Hi Biao,

Thanks for driving this. Like Martijn already pointed out. We will spend
effort to remove SinkFunction after we deprecate it. The more
functionality added into it, the bigger effort we will have to deprecate
and remove the SinkFunction. Commonly, It is not recommended to add new
features into an interface which we already decided to deprecate but do not
do yet. But, this FLIP is a special case and there are some reasons that
lead us to support this proposal.

First, the FLIP offered an equivalent solution for the new SinkV2, which
means the migration from SinkFunction to SinkV2 for this feature is
predictable and acceptable. The concern I raised above has been solved.

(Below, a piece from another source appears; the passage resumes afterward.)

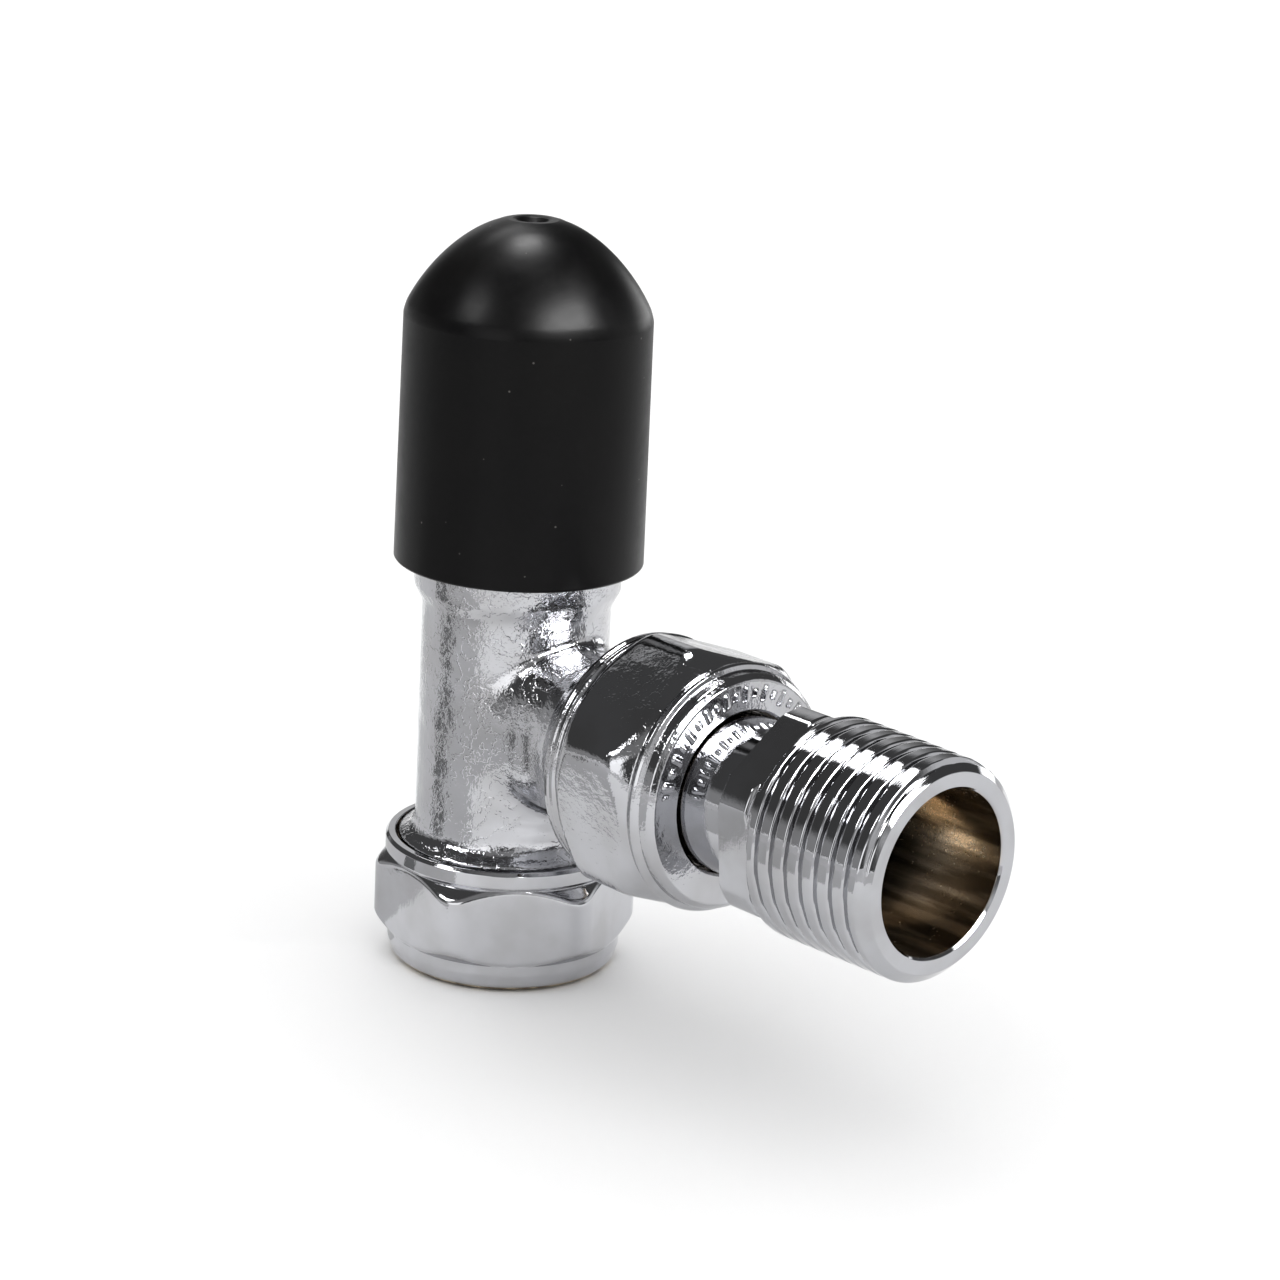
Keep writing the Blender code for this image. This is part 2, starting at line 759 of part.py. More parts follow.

Second, since the SinkFunction is still marked as public now [1], it should
be fine to add new features into it (follow the rules), especially if the
requirement is urgent. Similar to [2] described for API graduation, it
should also take 8 months (two release cycles, ideal case is 8 months,
could be longer) to go from @Public to @Deprecated and to be removed.
Additionally, considering the SinkFunction is one core function whose
deletion will trigger a lot of further downstream deletions. The duration
will be increased to be 16 months (again, idea case) or even longer, e.g. 2
years.

Third, the SinkV2 is still marked as @PublicEvolving, which means a few
more months (8 months?) in addition before we can start the deprecation of
SinkFunction. It is not rational to say no features should be added into
SinkFunction during the upcoming 2 or 3 years.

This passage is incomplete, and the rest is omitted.